GIVEN INFORMATION -

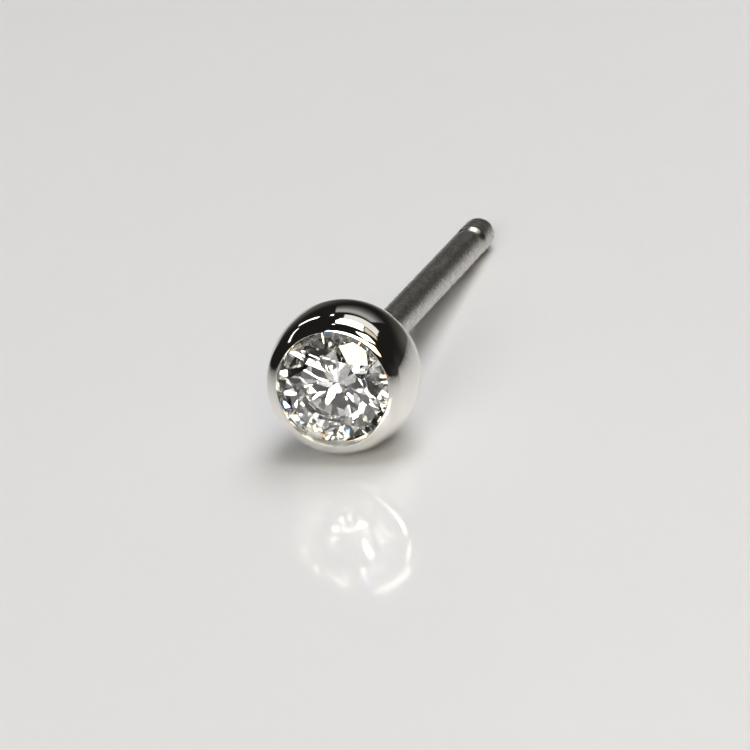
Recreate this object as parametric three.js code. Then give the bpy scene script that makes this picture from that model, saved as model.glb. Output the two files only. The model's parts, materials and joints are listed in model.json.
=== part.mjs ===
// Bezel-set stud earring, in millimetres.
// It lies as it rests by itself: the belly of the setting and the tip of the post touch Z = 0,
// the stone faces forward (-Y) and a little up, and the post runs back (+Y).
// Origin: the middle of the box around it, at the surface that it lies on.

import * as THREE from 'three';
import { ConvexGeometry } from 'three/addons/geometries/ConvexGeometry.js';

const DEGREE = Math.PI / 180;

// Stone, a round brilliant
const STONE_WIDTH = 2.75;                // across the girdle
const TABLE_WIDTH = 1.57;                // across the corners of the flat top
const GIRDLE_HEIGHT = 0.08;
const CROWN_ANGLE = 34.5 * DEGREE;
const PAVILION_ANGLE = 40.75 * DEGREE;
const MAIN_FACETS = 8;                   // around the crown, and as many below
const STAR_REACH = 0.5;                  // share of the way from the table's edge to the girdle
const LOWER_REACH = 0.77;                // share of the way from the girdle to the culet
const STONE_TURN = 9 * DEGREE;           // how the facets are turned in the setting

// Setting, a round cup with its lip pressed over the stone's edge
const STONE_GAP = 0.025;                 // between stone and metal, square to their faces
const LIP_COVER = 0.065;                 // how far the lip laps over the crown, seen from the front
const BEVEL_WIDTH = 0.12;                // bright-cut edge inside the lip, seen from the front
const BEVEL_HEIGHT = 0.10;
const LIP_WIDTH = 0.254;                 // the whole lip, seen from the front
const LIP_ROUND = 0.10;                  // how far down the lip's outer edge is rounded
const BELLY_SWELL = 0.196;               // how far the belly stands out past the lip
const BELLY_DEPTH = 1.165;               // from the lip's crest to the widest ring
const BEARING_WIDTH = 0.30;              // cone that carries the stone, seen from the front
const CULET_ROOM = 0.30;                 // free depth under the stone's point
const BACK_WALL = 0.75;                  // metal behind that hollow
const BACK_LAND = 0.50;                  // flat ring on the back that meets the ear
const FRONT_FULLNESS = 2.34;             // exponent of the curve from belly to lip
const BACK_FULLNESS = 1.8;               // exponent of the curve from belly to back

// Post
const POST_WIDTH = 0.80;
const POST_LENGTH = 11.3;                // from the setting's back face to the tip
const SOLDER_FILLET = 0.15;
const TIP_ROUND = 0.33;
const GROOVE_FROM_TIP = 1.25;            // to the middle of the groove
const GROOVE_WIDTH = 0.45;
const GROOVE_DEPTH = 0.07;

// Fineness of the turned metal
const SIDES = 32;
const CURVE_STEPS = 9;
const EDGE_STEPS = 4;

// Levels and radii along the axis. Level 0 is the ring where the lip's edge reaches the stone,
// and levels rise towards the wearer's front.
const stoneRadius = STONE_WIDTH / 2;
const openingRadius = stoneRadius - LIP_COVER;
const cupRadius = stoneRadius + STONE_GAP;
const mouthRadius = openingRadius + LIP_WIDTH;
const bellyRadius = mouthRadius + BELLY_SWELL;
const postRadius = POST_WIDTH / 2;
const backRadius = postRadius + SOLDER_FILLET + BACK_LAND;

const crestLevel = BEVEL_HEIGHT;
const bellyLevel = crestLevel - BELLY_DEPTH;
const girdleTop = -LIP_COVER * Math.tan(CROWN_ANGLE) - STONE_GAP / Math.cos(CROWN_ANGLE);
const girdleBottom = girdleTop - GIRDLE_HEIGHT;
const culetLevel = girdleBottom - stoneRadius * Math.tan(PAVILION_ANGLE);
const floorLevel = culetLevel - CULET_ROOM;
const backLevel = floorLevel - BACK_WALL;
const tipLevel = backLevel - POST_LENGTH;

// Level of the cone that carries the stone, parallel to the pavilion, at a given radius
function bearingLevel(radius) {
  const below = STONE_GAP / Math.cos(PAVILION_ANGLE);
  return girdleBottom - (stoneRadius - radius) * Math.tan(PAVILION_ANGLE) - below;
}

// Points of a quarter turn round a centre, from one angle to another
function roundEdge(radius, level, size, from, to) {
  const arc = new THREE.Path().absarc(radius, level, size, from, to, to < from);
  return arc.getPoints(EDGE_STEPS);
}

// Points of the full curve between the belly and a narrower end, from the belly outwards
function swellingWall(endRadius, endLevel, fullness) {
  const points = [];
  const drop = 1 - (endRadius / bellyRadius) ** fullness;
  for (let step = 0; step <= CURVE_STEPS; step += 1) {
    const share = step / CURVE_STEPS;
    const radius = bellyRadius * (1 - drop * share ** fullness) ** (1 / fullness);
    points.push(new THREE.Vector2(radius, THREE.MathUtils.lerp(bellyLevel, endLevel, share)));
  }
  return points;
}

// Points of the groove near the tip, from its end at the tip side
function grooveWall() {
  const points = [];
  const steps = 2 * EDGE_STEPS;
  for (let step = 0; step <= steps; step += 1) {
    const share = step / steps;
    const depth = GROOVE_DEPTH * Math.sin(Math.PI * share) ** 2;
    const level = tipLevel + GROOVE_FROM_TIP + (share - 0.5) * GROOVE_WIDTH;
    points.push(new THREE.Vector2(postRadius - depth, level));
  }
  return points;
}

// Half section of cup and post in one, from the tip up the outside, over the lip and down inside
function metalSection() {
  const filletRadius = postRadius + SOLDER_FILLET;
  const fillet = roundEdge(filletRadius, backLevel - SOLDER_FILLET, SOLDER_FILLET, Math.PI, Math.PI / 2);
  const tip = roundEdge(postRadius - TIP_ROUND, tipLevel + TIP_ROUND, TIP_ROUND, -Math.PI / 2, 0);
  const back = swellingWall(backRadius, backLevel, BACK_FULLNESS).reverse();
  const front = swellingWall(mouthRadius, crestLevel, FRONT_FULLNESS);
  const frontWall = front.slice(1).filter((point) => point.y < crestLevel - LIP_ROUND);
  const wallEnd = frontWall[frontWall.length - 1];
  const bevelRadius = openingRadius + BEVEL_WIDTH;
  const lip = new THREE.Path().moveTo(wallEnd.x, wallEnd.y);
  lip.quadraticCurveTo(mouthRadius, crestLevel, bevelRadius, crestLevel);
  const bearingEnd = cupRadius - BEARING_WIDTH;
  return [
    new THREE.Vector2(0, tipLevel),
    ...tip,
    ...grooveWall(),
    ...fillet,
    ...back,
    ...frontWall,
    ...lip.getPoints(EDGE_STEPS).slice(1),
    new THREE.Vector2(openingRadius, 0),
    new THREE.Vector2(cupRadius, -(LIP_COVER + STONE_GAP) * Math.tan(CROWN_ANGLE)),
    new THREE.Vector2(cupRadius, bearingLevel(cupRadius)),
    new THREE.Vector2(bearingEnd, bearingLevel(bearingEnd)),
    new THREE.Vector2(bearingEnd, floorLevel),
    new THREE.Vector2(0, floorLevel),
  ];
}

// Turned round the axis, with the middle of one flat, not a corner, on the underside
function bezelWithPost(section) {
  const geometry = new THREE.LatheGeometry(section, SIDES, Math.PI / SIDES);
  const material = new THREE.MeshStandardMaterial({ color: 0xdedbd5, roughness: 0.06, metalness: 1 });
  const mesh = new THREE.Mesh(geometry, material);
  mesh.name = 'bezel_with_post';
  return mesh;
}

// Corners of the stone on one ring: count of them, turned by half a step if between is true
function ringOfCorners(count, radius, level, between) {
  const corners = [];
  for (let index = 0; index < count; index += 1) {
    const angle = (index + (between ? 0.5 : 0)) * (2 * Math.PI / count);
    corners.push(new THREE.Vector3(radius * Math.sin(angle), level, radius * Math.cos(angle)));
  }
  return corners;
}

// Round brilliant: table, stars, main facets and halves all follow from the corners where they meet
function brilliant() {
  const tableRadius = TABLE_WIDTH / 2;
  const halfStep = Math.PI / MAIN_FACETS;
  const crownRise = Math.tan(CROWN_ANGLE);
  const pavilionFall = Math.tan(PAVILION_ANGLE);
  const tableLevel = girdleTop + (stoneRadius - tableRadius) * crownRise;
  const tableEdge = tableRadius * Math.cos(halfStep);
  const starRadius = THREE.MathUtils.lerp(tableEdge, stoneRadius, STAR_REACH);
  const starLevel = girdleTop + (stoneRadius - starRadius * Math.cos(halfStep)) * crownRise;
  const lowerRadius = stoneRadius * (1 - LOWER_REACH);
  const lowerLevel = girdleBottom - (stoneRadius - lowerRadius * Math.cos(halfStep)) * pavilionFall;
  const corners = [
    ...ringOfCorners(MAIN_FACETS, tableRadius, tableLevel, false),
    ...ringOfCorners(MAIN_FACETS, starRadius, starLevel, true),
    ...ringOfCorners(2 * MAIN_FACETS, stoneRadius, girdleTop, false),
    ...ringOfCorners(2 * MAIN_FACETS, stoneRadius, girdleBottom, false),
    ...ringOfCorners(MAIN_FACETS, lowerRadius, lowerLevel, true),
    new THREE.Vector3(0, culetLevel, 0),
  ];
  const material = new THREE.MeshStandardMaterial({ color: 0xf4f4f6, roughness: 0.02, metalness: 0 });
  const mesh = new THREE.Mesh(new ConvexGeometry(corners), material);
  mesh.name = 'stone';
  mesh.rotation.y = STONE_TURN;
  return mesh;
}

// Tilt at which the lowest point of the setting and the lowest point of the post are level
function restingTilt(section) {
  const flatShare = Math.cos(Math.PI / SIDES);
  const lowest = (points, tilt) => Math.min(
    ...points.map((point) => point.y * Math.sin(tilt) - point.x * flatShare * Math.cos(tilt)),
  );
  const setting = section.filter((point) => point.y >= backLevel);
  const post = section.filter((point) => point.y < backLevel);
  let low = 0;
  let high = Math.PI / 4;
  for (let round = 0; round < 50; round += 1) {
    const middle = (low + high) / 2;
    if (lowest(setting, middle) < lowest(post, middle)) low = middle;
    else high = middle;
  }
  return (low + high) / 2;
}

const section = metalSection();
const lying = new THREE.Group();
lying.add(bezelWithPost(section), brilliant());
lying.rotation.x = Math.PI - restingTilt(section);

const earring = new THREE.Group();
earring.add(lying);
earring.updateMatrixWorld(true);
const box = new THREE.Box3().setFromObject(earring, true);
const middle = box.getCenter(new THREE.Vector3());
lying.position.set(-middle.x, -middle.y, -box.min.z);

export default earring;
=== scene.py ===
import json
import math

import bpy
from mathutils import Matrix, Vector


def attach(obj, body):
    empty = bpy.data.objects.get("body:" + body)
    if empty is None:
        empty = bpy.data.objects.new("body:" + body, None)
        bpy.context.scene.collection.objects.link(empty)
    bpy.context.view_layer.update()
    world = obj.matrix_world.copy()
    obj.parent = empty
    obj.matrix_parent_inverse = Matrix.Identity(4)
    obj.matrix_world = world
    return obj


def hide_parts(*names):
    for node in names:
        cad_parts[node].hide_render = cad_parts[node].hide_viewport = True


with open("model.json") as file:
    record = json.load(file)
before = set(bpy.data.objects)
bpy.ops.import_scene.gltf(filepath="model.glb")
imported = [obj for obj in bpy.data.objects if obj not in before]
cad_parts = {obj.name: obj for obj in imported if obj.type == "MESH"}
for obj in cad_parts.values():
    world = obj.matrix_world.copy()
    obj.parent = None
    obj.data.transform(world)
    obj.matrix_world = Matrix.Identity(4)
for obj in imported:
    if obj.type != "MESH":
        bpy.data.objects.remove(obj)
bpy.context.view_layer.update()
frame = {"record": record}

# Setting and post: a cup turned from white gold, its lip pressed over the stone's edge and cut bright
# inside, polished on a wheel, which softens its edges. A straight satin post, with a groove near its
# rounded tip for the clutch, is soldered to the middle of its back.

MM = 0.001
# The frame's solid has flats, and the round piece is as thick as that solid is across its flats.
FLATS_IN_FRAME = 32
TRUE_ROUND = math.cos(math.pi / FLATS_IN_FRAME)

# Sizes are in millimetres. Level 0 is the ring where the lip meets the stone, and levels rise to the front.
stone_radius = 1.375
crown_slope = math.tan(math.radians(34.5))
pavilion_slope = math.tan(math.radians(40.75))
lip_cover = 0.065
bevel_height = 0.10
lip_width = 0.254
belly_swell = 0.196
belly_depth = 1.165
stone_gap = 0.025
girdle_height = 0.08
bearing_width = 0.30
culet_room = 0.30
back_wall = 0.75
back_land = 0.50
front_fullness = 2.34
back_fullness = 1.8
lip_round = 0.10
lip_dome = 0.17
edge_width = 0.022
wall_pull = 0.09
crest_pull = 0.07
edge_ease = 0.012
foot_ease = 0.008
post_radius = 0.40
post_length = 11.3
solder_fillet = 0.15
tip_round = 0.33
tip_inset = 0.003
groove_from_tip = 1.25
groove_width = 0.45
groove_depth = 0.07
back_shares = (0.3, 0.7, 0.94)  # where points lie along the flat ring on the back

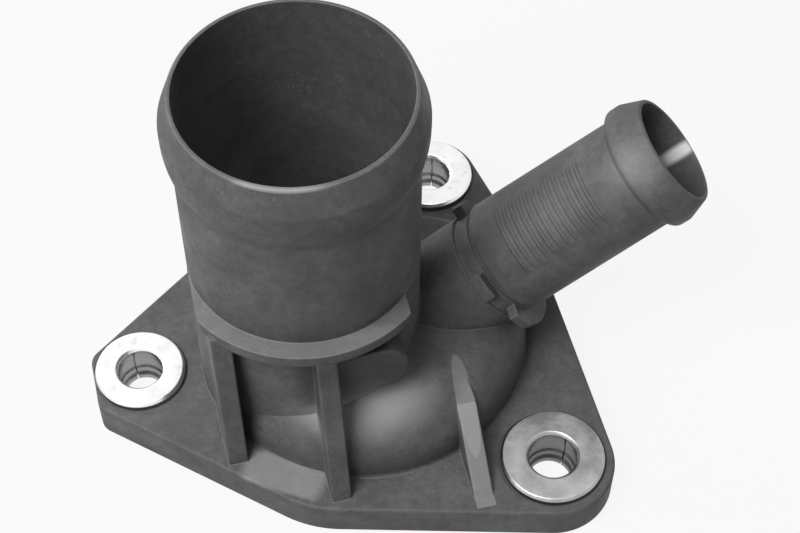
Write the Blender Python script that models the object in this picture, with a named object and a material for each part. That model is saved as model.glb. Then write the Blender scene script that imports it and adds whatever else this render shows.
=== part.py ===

EXERCISE BRIEF -
Set down, without any change, only the lines from the line that holds "const earring = new THREE.Group();" through the line that holds "for node in", both lines included.

RESULT OF THE TASK -
const earring = new THREE.Group();
earring.add(lying);
earring.updateMatrixWorld(true);
const box = new THREE.Box3().setFromObject(earring, true);
const middle = box.getCenter(new THREE.Vector3());
lying.position.set(-middle.x, -middle.y, -box.min.z);

export default earring;
=== scene.py ===
import json
import math

import bpy
from mathutils import Matrix, Vector


def attach(obj, body):
    empty = bpy.data.objects.get("body:" + body)
    if empty is None:
        empty = bpy.data.objects.new("body:" + body, None)
        bpy.context.scene.collection.objects.link(empty)
    bpy.context.view_layer.update()
    world = obj.matrix_world.copy()
    obj.parent = empty
    obj.matrix_parent_inverse = Matrix.Identity(4)
    obj.matrix_world = world
    return obj


def hide_parts(*names):
    for node in names:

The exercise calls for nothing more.